Another time, our side was protecting a keep and I was taking advantage of the wall with my archer. Raining down arrows into the players below, feeling confident in my superior position. Until I saw a fellow archer get "Fiery Gripped" and pulled down into the mass of murder below. Then I backed away from the edge and considered finding out if there was a fetal position animation in the game.
At one point while we were taking the inner part of a keep, I saw a red dot on my compass and noticed there was still an enemy behind (or among us) on the wall. I slowly creeped up to the top of the tower and saw an NPC wizard faced away from me and thought - I can unload everything on this guy and take him. Apparently an enemy player was using him as bait and was hidden (which makes you completely invisible to enemy players) just waiting for someone like me to come along. As soon as I attacked (becoming visible to them) I learned how quickly a vet Nightblade can murder you by surprise.

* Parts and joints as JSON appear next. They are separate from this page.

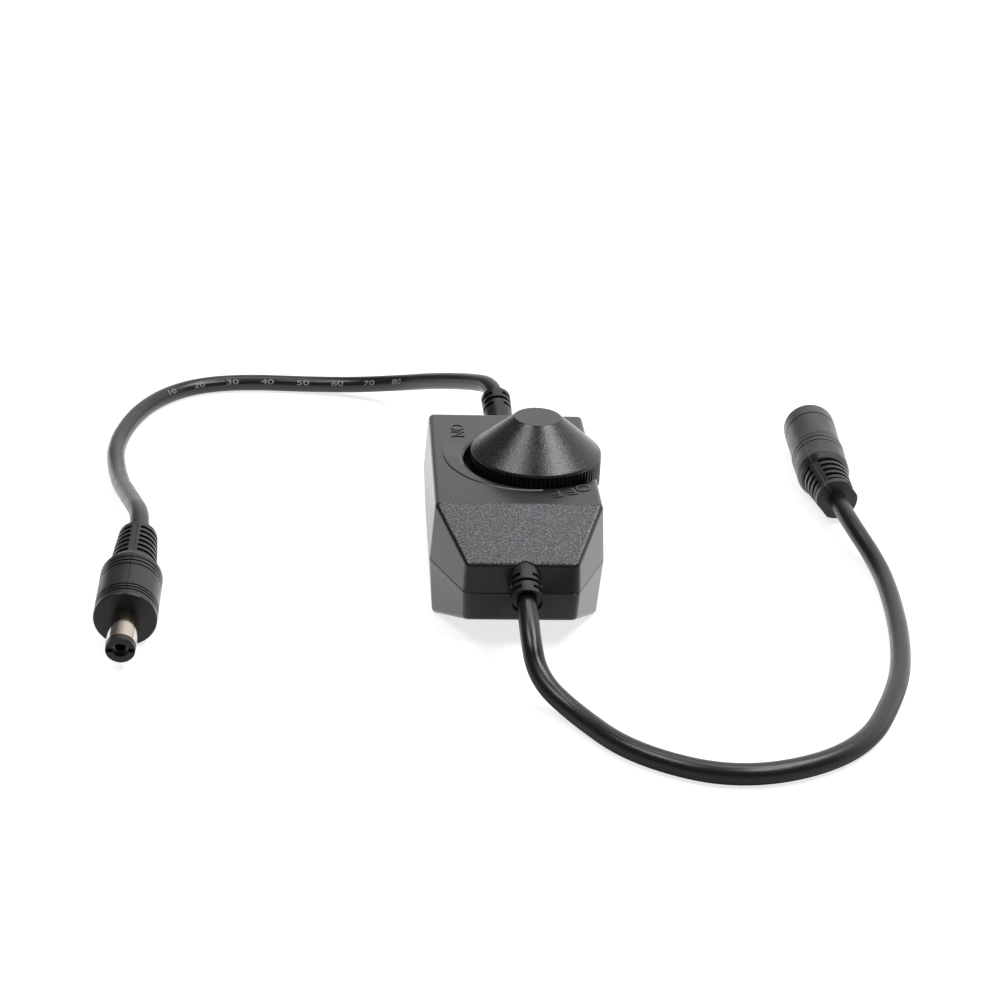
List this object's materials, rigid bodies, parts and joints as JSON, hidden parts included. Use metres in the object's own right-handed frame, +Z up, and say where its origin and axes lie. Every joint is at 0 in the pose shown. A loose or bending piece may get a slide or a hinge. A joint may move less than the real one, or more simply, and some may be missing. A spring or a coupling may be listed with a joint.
{
  "type": "rotary cord dimmer",
  "caption": "In-line rotary dimmer: a faceted two-shell housing with a cone thumb wheel, between a barrel plug lead and a barrel socket lead.",
  "frame": {"origin": "middle of the housing's flat underside, on the surface it rests on", "axes": "+Y along the housing towards the plug's lead, -Y towards the socket's lead, +Z up, the wheel offset towards +X"},
  "size_m": [0.164, 0.1759, 0.0323],
  "materials": {
    "housing_plastic": "fine spark texture on the slopes",
    "wheel_plastic": "satin, knurled rim",
    "moulded_pvc": "soft moulded",
    "lead_jacket": "smooth PVC jacket",
    "nickel": "nickel plate",
    "black_nylon": "plain",
    "screw_steel": "zinc plate",
    "board_laminate": "green solder mask",
    "chip_black": "plain",
    "ceramic": "fired",
    "capacitor_sleeve": "shrink sleeve",
    "phenolic": "pressed laminate",
    "tinned_brass": "tinned",
    "red_pvc": "plain"
  },
  "bodies": {
    "housing": {"upper_shell": "housing_plastic", "lower_shell": "housing_plastic", "housing_screws": "screw_steel", "pot_can": "nickel", "pot_wafer": "phenolic", "pot_terminals": "tinned_brass", "switch_case": "chip_black", "switch_terminals": "tinned_brass", "circuit_board": "board_laminate", "timer_chip": "chip_black", "power_transistor": "chip_black", "bulk_capacitor": "capacitor_sleeve", "flyback_diode": "chip_black", "chip_resistors": "chip_black", "chip_capacitors": "ceramic", "input_relief": "moulded_pvc", "output_relief": "moulded_pvc", "input_black_wire": "lead_jacket", "input_red_wire": "red_pvc", "output_black_wire": "lead_jacket", "output_red_wire": "red_pvc", "input_cord": "lead_jacket", "output_cord": "lead_jacket", "plug_body": "moulded_pvc", "plug_barrel": "nickel", "plug_insulator": "black_nylon", "plug_contact": "tinned_brass", "socket_body": "moulded_pvc", "socket_liner": "black_nylon", "socket_centre_pin": "nickel", "socket_contact": "nickel"},
    "knob": {"knob": "wheel_plastic", "pot_shaft": "nickel", "pot_rotor": "phenolic", "pot_wiper": "tinned_brass"}
  },
  "joints": [
    {"name": "knob_turn", "type": "hinge", "parent": "housing", "child": "knob", "pos_m": [0.0046, 0, 0.0192], "axis": [0, 0, 1], "range_deg": [-280, 0]}
  ]
}
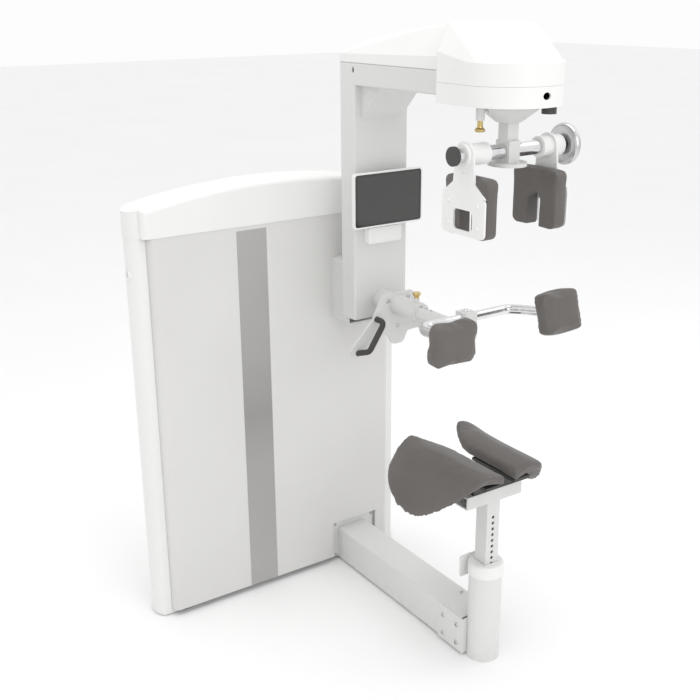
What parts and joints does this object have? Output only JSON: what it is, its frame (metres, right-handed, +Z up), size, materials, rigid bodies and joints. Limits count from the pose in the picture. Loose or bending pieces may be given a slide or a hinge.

I never got to experience things like Vampires and Werewolves in the game and doubt I would even be permitted to talk about them if I did. I did see two opposing players change into werewolves in the middle of a skirmish and go at it. I don't think I was the only one to stop fighting for a moment and watch.

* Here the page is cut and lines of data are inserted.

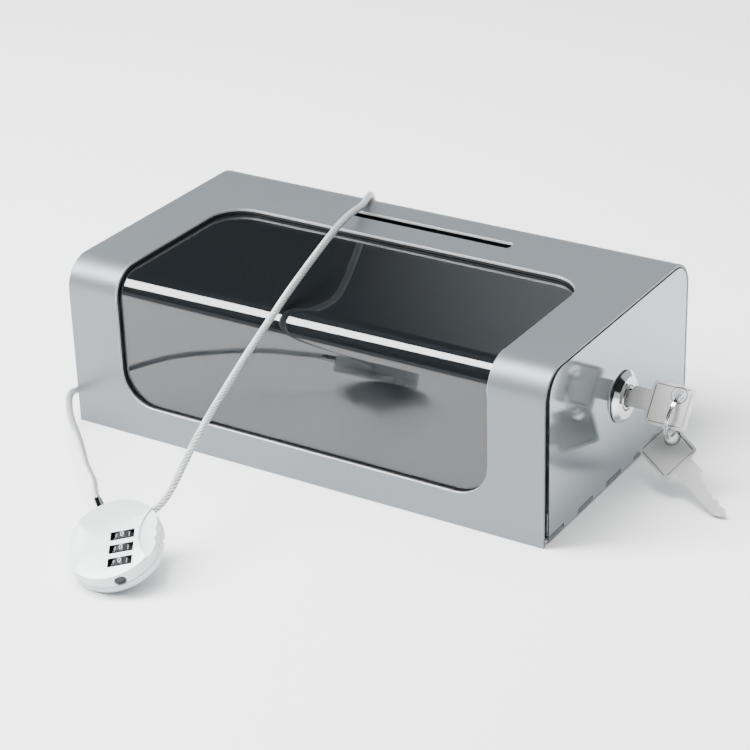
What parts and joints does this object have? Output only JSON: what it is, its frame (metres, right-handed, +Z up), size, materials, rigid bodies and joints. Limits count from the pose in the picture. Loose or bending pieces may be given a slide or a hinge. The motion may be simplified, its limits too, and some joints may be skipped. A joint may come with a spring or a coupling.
{
  "type": "donation box",
  "caption": "Folded sheet-steel donation box with a bent smoked window, a coin slot, a hinged end door with a cam lock and keys, and a wire tether closed by a dial padlock.",
  "frame": {"origin": "middle of the box's underside, on the surface that it stands on", "axes": "+X towards the hinged door, +Z up, -Y towards the windowed front"},
  "size_m": [0.3073, 0.2708, 0.0948],
  "materials": {
    "powder_coat": "fine silver powder coat",
    "door_finish": "gloss silver",
    "smoked_acrylic": "dark smoked gloss",
    "foam": "matt black foam",
    "zinc_steel": "bright zinc",
    "lock_chrome": "polished chrome",
    "key_nickel": "nickel plated, lightly worn",
    "wire_rope": "stranded wire under a clear coat",
    "padlock_silver": "light silver satin",
    "dial_black": "dark wheels with light numbers"
  },
  "bodies": {
    "root": {"body_wrap": "powder_coat", "base_tray": "powder_coat", "left_end_panel": "powder_coat", "window_gasket": "foam", "window_pane": "smoked_acrylic", "strike_bracket": "zinc_steel", "hinge_pin": "zinc_steel", "tether_eye": "zinc_steel", "eye_rivet_1": "zinc_steel", "eye_rivet_2": "zinc_steel", "tether_cable": "wire_rope", "cable_ferrule": "lock_chrome", "cable_pin": "zinc_steel", "padlock_front": "padlock_silver", "padlock_back": "padlock_silver", "dial_axle": "zinc_steel", "padlock_screw_1": "zinc_steel", "padlock_screw_2": "zinc_steel"},
    "door": {"door_panel": "door_finish", "lock_housing": "lock_chrome", "lock_nut": "zinc_steel"},
    "lock_core": {"lock_plug": "lock_chrome", "lock_cam": "zinc_steel", "cam_nut": "zinc_steel"},
    "key": {"key": "key_nickel"},
    "key_ring": {"key_ring": "lock_chrome"},
    "spare_key": {"spare_key": "key_nickel"},
    "dial_1": {"dial_1": "dial_black"},
    "dial_2": {"dial_2": "dial_black"},
    "dial_3": {"dial_3": "dial_black"},
    "release_button": {"release_button": "dial_black"}
  },
  "joints": [
    {"name": "door_hinge", "type": "hinge", "parent": "root", "child": "door", "pos_m": [0.11835, 0, 0.00165], "axis": [0, 1, 0], "range_deg": [0, 90]},
    {"name": "lock_turn", "type": "hinge", "parent": "door", "child": "lock_core", "pos_m": [0.11835, 0.0036, 0.0384], "axis": [1, 0, 0], "range_deg": [-53.1, 36.9]},
    {"name": "key_pull", "type": "slide", "parent": "lock_core", "child": "key", "axis": [1, 0, 0], "range_m": [0, 0.03]},
    {"name": "ring_swing", "type": "hinge", "parent": "key", "child": "key_ring", "pos_m": [0.1447, 0.0069, 0.0428], "axis": [0, 1, 0], "range_deg": [-20, 10]},
    {"name": "spare_key_swing", "type": "hinge", "parent": "key_ring", "child": "spare_key", "pos_m": [0.14231, 0.0069, 0.02335], "axis": [0, 1, 0], "range_deg": [-50, 0]},
    {"name": "dial_1_turn", "type": "hinge", "parent": "root", "child": "dial_1", "pos_m": [-0.01898, -0.16593, 0.01486], "axis": [0.4753, -0.8085, -0.347], "continuous": true},
    {"name": "dial_2_turn", "type": "hinge", "parent": "root", "child": "dial_2", "pos_m": [-0.01575, -0.17143, 0.0125], "axis": [0.4753, -0.8085, -0.347], "continuous": true},
    {"name": "dial_3_turn", "type": "hinge", "parent": "root", "child": "dial_3", "pos_m": [-0.01252, -0.17693, 0.01014], "axis": [0.4753, -0.8085, -0.347], "continuous": true},
    {"name": "button_press", "type": "slide", "parent": "root", "child": "release_button", "axis": [-0.6476, 0.7047, 0.2898], "range_m": [0, 0.0015], "stiffness_N_per_m": 500, "springref_m": -0.001}
  ]
}
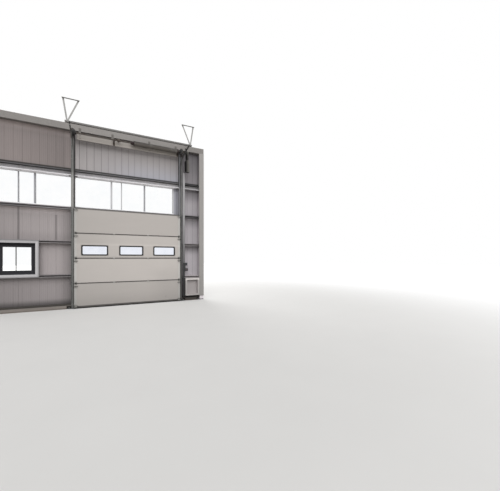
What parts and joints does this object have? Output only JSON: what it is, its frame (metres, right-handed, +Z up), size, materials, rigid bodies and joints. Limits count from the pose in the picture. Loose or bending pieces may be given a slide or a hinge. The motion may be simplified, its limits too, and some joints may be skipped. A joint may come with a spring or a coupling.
{
  "type": "sectional door wall bay",
  "caption": "Clad steel wall bay of an industrial unit, floor to eaves, with a closed sectional door, strip window and low window.",
  "frame": {"origin": "on the floor under the middle of the left column's base plate", "axes": "+X along the wall towards the corner post, +Y out of doors, +Z up; the room is on the -Y side"},
  "size_m": [6.225, 1.37, 5.6975],
  "materials": {
    "dark_steel": "matt",
    "post_steel": "satin",
    "white_sheet": "satin",
    "galvanised": "matt",
    "concrete": "matt",
    "wall_sheet": "satin",
    "anthracite": "satin",
    "glass": "clear",
    "white_board": "satin",
    "door_sheet": "satin",
    "black_plastic": "matt",
    "seal_rubber": "matt",
    "roller_plastic": "satin",
    "pale_steel": "satin",
    "spring_steel": "oiled",
    "cast_drums": "cast",
    "cable_steel": "stranded",
    "operator_case": "satin",
    "white_plastic": "satin",
    "control_plastic": "satin"
  },
  "bodies": {
    "root": {"base_plates": "dark_steel", "left_column": "post_steel", "left_door_post": "post_steel", "right_door_post": "post_steel", "corner_post": "post_steel", "corner_trim": "white_sheet", "eaves_beam": "galvanised", "window_head_rails": "galvanised", "window_sill_rails": "galvanised", "upper_side_rails": "galvanised", "lower_side_rails": "galvanised", "rail_cleats": "galvanised", "window_trimmers": "galvanised", "kerbs": "concrete", "left_wall_panels": "wall_sheet", "upper_left_panels": "wall_sheet", "upper_door_panels": "wall_sheet", "right_wall_panels": "wall_sheet", "outer_flashings": "anthracite", "strip_window_frame": "anthracite", "strip_window_glass": "glass", "low_window_lining": "white_board", "low_window_frame": "anthracite", "low_window_glass": "glass", "door_section_1": "door_sheet", "door_section_2": "door_sheet", "door_section_3": "door_sheet", "door_section_4": "door_sheet", "door_light_frames": "black_plastic", "door_light_glass": "glass", "bottom_seal": "seal_rubber", "side_seals": "seal_rubber", "door_hinges": "galvanised", "door_rollers": "roller_plastic", "vertical_tracks": "galvanised", "curved_tracks": "galvanised", "track_angles": "galvanised", "back_bar": "galvanised", "track_hangers": "galvanised", "header_rail": "pale_steel", "lift_shaft": "galvanised", "torsion_spring": "spring_steel", "bearing_brackets": "galvanised", "cable_drums": "cast_drums", "lift_cables": "cable_steel", "operator": "operator_case", "cable_trunking": "white_plastic", "door_control": "control_plastic", "wall_box": "white_plastic"}
  },
  "joints": []
}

Despite the beta being on a smaller scale with the amount of players involved in the war, I was surprised at how big some of the battles still felt. The use of siege equipment also helps break up the monotony of ongoing personal combat.
To me Elder Scrolls is about the story, adventure and role-playing more than PvP. After this experience though, I definitely see myself venturing into Cyrodiil to join the fighting on occasion. I will probably never be a hardcore PvPer, but it does add another good element to an already huge game and more value to what you are paying for.